SHORT EXERCISE
Take the lines from the one bearing "Keep writing the" to the one bearing "the pouch, and", inclusive, and reproduce them exactly; include no other line.

===== RECORDS FOR PROCESSING

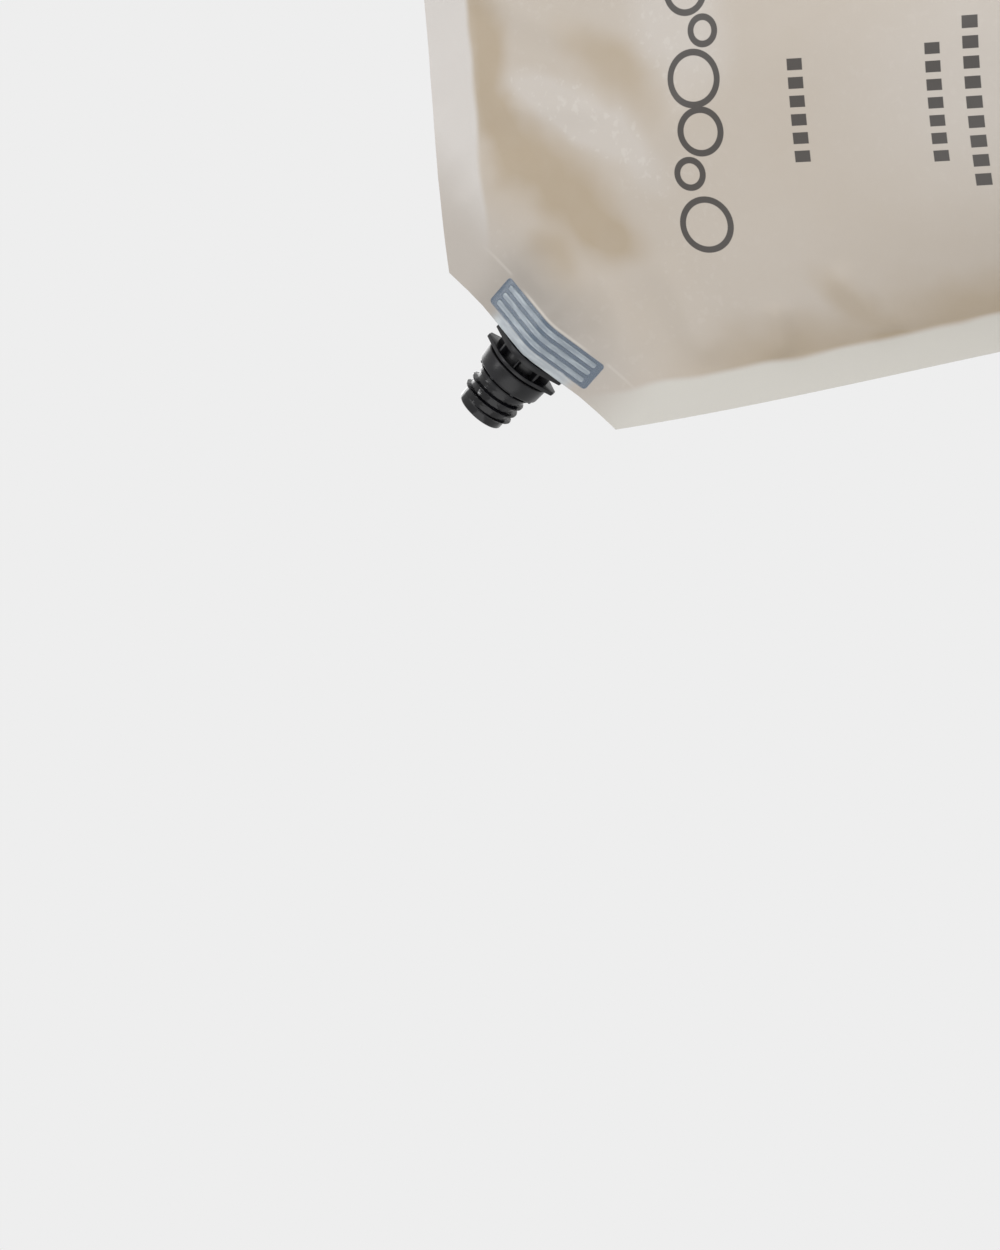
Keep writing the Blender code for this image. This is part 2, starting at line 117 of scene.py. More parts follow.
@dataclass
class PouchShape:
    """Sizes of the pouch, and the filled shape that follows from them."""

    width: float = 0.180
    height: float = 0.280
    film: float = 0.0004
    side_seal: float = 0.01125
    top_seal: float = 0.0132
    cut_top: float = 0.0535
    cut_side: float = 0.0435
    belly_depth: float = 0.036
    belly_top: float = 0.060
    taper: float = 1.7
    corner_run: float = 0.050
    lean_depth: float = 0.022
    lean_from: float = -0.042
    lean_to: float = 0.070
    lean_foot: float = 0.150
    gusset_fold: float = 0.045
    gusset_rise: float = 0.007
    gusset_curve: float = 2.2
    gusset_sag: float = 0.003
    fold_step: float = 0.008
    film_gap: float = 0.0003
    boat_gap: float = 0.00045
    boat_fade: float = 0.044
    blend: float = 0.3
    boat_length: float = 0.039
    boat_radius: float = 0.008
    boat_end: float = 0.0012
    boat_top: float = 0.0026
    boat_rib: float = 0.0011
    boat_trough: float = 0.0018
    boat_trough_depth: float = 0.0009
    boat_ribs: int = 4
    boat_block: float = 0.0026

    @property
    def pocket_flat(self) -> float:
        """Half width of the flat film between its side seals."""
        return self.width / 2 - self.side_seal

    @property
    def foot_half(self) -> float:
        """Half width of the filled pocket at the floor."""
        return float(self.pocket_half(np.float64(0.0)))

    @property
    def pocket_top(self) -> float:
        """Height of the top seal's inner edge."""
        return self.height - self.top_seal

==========
===== RECORDS FOR PROCESSING

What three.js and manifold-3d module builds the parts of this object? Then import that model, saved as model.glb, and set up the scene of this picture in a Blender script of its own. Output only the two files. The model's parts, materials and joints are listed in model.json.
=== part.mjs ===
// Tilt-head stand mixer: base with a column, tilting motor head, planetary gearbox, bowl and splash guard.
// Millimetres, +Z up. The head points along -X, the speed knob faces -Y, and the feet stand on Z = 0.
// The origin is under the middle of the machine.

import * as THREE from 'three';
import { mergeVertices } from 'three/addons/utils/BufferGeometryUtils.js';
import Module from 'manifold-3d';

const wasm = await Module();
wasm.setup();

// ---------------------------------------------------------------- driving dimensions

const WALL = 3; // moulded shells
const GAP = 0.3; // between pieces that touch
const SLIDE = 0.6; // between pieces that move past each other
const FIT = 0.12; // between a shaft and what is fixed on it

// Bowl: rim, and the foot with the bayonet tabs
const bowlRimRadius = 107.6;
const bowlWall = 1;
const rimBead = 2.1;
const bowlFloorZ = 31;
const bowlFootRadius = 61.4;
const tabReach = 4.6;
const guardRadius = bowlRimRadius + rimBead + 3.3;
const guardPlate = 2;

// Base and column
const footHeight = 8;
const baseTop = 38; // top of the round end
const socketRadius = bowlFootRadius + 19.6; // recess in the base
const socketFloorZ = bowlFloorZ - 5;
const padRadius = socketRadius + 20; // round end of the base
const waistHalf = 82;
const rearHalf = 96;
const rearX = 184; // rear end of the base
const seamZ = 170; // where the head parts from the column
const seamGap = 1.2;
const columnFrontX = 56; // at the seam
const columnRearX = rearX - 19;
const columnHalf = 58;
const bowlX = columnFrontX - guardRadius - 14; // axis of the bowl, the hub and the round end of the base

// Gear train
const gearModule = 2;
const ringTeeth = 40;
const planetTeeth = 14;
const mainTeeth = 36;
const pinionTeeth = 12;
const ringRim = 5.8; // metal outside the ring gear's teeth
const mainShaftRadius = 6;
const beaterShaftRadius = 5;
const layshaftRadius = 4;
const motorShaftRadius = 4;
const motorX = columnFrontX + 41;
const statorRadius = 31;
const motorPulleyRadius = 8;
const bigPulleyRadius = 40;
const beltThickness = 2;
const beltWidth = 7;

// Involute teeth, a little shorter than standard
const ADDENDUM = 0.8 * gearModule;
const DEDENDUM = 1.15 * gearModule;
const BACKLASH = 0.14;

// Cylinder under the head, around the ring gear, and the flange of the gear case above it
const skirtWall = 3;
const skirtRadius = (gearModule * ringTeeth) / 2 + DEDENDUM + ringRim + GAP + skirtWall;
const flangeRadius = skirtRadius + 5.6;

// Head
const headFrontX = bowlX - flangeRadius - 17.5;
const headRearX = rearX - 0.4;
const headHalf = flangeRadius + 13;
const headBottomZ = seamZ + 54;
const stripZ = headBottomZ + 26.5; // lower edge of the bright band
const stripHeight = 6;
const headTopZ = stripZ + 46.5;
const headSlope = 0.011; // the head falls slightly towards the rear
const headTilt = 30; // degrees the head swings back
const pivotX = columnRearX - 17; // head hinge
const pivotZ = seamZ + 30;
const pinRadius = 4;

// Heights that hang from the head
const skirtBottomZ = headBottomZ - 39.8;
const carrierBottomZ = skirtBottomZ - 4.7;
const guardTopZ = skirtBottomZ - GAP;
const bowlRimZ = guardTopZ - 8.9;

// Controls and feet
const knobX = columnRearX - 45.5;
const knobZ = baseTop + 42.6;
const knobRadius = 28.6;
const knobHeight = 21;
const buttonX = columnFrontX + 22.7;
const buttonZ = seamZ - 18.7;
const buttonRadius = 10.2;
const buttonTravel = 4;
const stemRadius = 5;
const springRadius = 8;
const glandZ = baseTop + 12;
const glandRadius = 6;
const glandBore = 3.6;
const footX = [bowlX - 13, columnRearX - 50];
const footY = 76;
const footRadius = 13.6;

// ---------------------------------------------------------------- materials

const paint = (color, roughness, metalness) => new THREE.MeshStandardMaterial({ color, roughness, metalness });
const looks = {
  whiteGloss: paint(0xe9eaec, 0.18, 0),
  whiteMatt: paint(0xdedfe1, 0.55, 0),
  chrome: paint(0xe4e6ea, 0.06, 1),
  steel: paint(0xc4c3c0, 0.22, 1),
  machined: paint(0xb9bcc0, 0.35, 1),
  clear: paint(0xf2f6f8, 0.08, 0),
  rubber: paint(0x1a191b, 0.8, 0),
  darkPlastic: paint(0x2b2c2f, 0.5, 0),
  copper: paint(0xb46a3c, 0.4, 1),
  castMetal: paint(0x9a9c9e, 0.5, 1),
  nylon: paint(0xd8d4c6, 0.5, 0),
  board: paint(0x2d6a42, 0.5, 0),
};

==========
===== RECORDS FOR PROCESSING

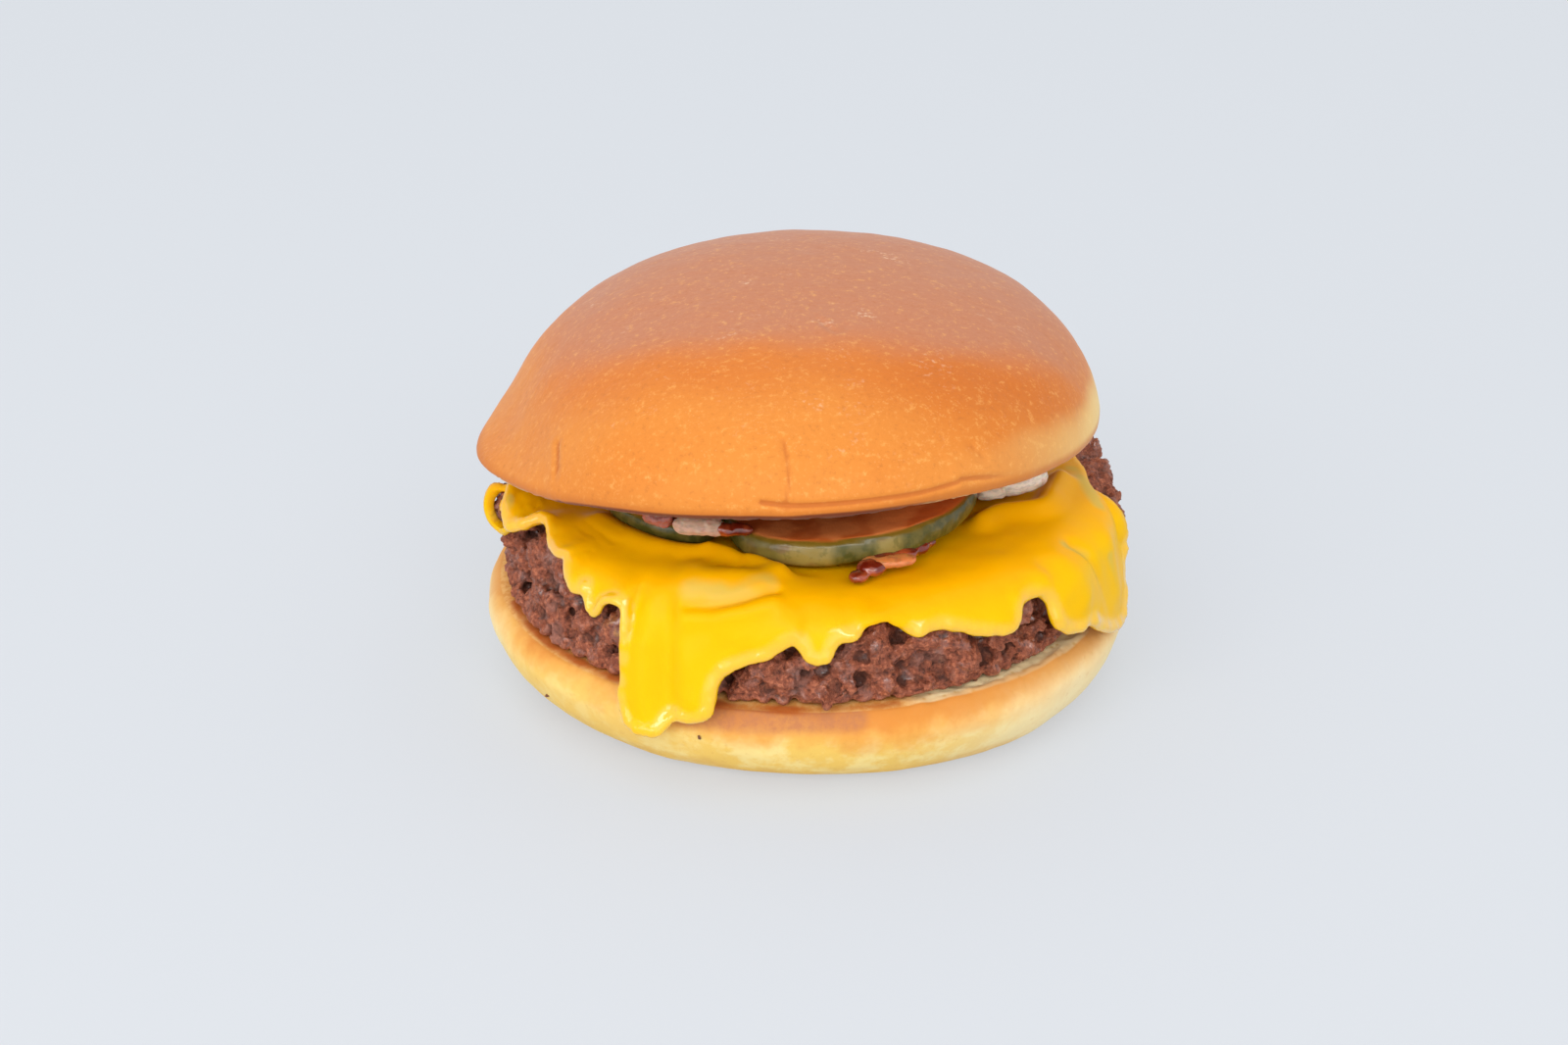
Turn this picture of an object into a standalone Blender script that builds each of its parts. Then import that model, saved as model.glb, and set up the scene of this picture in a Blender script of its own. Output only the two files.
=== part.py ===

==========

RESPONSE TO THE TASK
Keep writing the Blender code for this image. This is part 2, starting at line 117 of scene.py. More parts follow.
@dataclass
class PouchShape:
    """Sizes of the pouch, and the filled shape that follows from them."""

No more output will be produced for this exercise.